Short problem: Starting at the line that contains "front_housing();", copy every line down to the line that contains "if empty is", inclusive, exactly as it stands. Omit all other lines.
#####
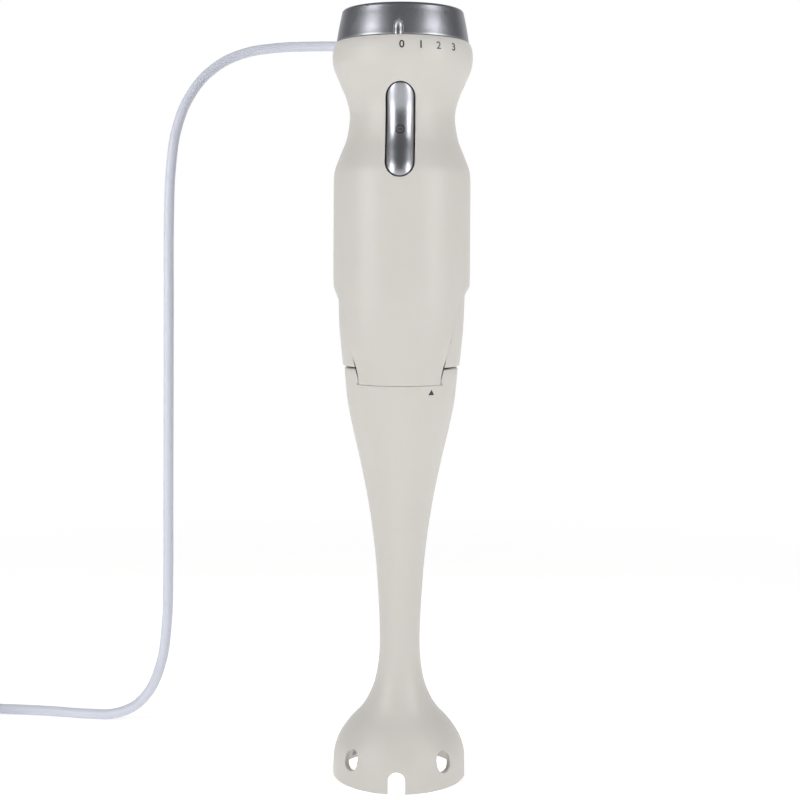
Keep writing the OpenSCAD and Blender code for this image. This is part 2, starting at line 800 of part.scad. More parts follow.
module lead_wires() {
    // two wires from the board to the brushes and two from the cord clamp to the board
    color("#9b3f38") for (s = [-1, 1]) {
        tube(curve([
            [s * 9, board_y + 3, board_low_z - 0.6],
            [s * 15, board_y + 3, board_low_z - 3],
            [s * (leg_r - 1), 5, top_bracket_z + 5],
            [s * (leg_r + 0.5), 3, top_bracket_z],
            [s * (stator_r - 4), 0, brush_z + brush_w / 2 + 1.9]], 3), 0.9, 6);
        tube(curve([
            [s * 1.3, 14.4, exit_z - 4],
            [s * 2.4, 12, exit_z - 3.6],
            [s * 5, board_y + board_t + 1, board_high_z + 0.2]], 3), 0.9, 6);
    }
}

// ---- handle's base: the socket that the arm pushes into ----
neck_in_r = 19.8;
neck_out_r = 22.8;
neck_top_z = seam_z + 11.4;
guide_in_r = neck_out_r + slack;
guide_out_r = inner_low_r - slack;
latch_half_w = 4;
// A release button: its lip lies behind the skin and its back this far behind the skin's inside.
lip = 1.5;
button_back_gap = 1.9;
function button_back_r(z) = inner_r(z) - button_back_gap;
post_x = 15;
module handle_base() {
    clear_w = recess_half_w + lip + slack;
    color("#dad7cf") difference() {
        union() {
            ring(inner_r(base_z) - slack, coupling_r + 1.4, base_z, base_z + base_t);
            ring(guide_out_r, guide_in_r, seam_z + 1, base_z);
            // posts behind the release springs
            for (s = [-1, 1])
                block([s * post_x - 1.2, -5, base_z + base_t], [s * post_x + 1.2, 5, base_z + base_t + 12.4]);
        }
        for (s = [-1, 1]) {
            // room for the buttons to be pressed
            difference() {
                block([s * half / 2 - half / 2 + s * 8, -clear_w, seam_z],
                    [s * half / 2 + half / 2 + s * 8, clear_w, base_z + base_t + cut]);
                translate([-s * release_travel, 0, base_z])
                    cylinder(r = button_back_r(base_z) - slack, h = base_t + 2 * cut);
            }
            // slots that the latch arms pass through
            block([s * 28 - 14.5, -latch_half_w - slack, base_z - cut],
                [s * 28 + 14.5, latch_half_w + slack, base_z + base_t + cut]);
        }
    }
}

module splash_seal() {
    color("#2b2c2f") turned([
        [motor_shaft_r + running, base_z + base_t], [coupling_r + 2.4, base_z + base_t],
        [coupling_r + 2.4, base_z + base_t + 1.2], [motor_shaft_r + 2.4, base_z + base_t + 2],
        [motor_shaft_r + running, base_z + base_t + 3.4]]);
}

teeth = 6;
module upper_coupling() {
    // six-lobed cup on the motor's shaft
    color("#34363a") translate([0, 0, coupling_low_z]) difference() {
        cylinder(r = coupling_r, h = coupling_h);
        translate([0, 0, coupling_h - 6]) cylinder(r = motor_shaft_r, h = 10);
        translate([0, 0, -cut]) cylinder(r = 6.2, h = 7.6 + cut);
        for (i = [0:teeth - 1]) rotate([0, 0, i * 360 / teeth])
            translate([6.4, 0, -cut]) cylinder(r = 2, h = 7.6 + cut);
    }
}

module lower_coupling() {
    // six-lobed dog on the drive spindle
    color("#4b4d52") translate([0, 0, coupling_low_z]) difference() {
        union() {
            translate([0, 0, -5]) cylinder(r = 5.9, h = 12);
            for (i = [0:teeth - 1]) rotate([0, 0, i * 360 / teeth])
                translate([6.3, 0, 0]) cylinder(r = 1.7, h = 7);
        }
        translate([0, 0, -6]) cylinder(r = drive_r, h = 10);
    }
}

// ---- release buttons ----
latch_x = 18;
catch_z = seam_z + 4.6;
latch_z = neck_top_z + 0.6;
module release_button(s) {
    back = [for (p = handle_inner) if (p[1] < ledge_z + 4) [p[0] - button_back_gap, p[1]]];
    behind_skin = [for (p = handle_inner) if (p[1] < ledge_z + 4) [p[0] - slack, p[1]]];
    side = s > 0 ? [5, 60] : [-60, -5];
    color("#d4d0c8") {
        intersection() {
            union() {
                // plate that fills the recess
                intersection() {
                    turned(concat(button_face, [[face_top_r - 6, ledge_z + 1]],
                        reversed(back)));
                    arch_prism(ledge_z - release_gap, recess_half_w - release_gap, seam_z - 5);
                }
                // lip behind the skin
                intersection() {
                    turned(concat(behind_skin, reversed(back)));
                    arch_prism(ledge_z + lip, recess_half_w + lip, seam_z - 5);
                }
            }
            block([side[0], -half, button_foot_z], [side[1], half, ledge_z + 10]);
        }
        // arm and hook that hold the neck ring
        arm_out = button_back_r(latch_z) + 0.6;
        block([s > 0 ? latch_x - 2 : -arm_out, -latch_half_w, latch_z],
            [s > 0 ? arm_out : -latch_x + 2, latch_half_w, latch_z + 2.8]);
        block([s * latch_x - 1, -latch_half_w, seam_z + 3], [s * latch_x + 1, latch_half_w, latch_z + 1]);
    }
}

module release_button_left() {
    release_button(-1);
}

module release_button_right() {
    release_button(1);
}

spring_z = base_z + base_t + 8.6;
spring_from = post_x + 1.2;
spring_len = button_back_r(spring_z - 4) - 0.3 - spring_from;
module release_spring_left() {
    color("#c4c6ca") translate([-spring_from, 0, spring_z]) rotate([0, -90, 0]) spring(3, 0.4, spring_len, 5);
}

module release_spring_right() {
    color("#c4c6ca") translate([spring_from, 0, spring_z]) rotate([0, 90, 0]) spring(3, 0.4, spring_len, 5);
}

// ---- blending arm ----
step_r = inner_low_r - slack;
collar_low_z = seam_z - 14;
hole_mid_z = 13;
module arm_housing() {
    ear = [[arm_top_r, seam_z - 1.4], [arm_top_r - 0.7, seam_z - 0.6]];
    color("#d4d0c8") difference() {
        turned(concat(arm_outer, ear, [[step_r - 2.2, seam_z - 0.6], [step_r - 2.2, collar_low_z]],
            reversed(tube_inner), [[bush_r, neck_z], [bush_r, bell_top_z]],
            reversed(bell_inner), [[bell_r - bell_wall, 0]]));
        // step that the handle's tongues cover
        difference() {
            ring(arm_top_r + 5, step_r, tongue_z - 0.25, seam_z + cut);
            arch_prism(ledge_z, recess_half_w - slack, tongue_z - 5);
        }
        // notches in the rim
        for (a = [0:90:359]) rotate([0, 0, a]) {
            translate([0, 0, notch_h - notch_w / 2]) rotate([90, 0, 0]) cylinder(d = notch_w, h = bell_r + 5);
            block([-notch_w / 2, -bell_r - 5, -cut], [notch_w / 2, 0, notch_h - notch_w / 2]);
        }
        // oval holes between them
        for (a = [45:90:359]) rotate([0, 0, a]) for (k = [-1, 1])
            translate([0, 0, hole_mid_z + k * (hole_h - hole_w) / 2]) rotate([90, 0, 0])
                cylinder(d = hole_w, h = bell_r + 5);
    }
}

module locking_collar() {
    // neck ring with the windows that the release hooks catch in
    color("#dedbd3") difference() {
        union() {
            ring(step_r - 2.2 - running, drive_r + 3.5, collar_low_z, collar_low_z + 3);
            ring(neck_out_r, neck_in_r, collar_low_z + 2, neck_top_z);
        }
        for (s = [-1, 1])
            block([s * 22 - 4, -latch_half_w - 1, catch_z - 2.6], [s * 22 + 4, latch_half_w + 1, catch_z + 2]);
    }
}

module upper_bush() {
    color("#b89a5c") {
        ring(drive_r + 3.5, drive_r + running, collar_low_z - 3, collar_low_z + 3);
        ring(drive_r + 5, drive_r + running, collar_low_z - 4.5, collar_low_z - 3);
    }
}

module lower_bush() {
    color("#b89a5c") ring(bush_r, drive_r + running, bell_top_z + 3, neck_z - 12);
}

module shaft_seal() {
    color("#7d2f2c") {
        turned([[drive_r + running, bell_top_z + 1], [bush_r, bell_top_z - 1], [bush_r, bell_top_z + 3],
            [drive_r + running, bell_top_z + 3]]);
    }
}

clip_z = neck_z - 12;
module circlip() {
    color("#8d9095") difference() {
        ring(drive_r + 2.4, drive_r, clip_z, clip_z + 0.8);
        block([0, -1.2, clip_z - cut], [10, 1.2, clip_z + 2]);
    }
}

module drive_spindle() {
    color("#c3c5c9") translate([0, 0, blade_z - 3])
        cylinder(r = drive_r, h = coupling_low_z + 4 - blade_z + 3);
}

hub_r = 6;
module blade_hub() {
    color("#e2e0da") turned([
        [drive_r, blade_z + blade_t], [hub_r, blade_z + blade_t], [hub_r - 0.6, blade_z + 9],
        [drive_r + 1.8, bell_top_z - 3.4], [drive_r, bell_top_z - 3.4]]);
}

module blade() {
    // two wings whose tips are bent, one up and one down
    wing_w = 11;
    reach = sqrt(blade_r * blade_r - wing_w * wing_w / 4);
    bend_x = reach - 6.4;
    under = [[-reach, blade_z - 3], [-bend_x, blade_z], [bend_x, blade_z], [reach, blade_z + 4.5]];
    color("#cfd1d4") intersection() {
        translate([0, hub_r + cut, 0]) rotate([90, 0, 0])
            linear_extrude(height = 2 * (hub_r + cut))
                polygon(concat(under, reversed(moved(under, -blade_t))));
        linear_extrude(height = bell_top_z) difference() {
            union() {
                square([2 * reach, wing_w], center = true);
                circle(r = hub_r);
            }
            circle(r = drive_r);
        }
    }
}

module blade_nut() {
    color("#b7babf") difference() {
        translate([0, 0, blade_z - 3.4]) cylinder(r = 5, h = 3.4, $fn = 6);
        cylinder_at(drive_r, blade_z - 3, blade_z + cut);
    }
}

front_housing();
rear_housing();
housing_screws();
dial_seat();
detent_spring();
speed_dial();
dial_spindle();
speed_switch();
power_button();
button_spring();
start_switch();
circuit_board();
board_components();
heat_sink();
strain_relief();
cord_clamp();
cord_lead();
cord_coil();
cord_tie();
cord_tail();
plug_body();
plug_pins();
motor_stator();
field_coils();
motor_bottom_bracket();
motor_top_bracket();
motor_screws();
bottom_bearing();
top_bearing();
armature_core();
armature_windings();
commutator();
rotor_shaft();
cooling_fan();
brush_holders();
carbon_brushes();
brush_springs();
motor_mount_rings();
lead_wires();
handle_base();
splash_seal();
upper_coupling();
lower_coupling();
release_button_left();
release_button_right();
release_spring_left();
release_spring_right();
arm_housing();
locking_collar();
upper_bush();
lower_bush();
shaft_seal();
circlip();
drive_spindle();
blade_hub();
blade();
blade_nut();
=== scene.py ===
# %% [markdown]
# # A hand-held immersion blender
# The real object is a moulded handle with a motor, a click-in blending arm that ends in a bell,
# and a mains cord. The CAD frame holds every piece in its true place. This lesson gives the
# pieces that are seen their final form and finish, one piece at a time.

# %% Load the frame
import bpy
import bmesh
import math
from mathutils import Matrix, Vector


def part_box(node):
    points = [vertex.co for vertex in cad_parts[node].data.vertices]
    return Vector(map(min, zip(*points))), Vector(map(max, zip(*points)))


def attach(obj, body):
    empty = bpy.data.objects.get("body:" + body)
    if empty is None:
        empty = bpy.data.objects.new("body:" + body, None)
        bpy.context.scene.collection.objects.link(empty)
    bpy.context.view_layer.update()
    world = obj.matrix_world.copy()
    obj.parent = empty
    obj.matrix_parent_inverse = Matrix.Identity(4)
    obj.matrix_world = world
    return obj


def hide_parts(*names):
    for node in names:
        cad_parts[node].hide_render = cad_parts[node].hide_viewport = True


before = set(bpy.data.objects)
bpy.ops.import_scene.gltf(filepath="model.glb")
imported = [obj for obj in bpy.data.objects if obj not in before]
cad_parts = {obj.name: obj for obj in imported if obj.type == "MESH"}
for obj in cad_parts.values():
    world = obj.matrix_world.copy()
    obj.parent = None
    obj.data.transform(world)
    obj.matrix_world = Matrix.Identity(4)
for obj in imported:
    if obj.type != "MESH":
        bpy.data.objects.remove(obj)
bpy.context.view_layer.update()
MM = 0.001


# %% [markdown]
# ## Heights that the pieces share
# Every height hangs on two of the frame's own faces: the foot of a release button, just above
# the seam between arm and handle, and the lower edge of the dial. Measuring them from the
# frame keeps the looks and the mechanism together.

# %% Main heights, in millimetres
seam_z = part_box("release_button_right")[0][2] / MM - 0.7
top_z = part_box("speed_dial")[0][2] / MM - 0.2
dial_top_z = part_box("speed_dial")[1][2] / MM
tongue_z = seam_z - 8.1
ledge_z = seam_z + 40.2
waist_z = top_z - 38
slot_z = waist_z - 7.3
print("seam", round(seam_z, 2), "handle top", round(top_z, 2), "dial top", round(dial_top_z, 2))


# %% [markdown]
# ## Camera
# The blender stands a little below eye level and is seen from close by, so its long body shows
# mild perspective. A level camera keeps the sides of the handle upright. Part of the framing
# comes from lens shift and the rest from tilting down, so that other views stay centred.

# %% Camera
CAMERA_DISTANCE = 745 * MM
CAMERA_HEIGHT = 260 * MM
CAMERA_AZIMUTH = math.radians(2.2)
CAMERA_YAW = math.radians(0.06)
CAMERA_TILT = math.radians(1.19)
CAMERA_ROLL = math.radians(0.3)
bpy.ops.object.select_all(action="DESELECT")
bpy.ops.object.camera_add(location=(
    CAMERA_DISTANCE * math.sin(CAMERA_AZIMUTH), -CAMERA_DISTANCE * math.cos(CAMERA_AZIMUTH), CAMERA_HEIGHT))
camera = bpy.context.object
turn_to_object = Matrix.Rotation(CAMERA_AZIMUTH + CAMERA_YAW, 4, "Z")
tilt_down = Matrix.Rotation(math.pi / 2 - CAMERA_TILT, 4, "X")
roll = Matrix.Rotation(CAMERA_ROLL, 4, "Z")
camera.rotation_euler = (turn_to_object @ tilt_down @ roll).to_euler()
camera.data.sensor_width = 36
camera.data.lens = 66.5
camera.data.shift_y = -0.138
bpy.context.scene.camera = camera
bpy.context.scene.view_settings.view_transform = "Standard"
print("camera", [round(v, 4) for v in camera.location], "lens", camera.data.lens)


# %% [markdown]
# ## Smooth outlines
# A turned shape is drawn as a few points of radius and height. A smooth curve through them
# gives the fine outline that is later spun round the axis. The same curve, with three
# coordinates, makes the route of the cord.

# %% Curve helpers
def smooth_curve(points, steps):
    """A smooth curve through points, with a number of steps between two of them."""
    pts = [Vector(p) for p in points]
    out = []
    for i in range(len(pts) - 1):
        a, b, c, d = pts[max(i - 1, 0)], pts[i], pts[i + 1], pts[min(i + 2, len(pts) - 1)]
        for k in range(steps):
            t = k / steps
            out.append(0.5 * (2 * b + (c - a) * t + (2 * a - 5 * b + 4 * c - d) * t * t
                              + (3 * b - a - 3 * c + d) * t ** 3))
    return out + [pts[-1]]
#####
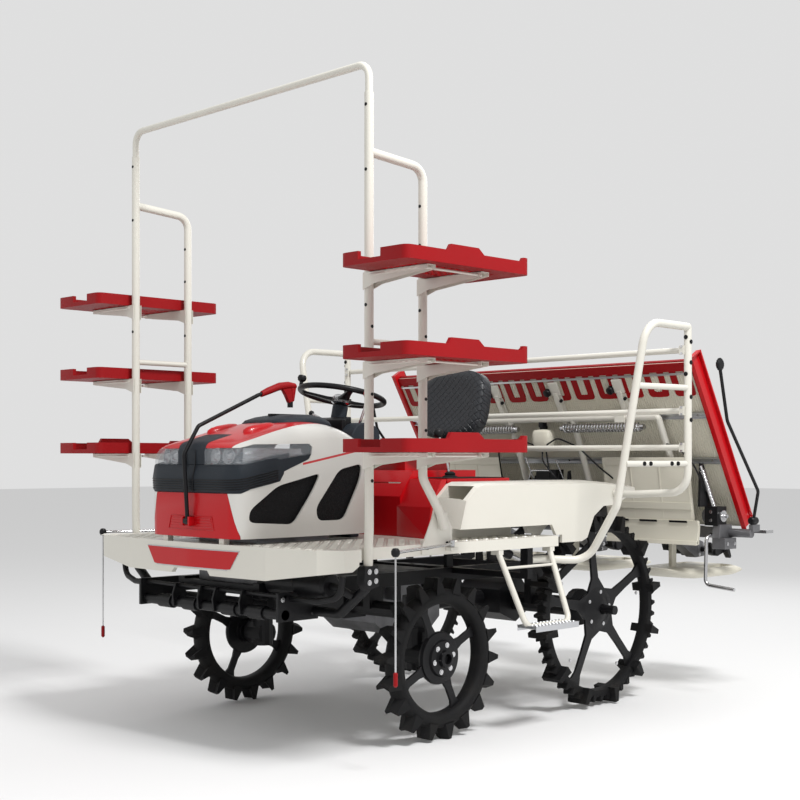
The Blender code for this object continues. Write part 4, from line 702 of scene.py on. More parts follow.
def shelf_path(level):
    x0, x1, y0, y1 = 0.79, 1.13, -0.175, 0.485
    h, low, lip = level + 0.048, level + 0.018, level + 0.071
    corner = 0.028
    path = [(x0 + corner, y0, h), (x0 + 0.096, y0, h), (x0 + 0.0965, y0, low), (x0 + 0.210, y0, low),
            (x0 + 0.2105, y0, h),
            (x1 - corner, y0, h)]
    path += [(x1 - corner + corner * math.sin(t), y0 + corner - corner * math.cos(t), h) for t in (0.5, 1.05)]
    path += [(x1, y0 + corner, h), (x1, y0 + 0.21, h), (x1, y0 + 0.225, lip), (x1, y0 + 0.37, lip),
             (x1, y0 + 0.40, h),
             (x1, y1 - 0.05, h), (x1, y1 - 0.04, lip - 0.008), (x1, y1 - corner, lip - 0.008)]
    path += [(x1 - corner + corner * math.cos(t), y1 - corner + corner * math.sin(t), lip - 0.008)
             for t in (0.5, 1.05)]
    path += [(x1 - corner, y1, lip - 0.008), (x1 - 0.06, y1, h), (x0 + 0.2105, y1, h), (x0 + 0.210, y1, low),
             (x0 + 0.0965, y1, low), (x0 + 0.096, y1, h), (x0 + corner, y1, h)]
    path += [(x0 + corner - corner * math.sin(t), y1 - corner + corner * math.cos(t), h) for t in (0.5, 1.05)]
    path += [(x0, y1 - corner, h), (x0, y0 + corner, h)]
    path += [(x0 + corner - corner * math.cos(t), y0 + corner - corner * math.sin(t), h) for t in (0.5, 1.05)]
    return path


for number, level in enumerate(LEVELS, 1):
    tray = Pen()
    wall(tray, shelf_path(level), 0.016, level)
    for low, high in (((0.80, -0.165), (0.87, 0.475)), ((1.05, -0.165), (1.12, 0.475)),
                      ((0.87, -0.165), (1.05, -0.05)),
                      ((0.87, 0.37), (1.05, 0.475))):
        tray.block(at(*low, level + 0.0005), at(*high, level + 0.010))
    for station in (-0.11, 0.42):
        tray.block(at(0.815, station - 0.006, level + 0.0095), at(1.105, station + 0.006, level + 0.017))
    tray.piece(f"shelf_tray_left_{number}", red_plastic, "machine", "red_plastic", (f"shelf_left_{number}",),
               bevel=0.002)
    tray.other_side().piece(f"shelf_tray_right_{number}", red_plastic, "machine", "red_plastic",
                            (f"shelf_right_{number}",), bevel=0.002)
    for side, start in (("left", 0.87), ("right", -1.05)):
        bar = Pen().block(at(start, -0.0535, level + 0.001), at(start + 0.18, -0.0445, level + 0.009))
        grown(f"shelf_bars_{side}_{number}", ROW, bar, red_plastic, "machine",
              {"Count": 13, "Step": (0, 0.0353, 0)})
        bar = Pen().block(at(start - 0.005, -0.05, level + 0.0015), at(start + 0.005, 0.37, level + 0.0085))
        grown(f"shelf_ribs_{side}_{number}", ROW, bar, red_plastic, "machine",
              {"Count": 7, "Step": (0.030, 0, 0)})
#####
Full response:
front_housing();
rear_housing();
housing_screws();
dial_seat();
detent_spring();
speed_dial();
dial_spindle();
speed_switch();
power_button();
button_spring();
start_switch();
circuit_board();
board_components();
heat_sink();
strain_relief();
cord_clamp();
cord_lead();
cord_coil();
cord_tie();
cord_tail();
plug_body();
plug_pins();
motor_stator();
field_coils();
motor_bottom_bracket();
motor_top_bracket();
motor_screws();
bottom_bearing();
top_bearing();
armature_core();
armature_windings();
commutator();
rotor_shaft();
cooling_fan();
brush_holders();
carbon_brushes();
brush_springs();
motor_mount_rings();
lead_wires();
handle_base();
splash_seal();
upper_coupling();
lower_coupling();
release_button_left();
release_button_right();
release_spring_left();
release_spring_right();
arm_housing();
locking_collar();
upper_bush();
lower_bush();
shaft_seal();
circlip();
drive_spindle();
blade_hub();
blade();
blade_nut();
=== scene.py ===
# %% [markdown]
# # A hand-held immersion blender
# The real object is a moulded handle with a motor, a click-in blending arm that ends in a bell,
# and a mains cord. The CAD frame holds every piece in its true place. This lesson gives the
# pieces that are seen their final form and finish, one piece at a time.

# %% Load the frame
import bpy
import bmesh
import math
from mathutils import Matrix, Vector


def part_box(node):
    points = [vertex.co for vertex in cad_parts[node].data.vertices]
    return Vector(map(min, zip(*points))), Vector(map(max, zip(*points)))


def attach(obj, body):
    empty = bpy.data.objects.get("body:" + body)
    if empty is None:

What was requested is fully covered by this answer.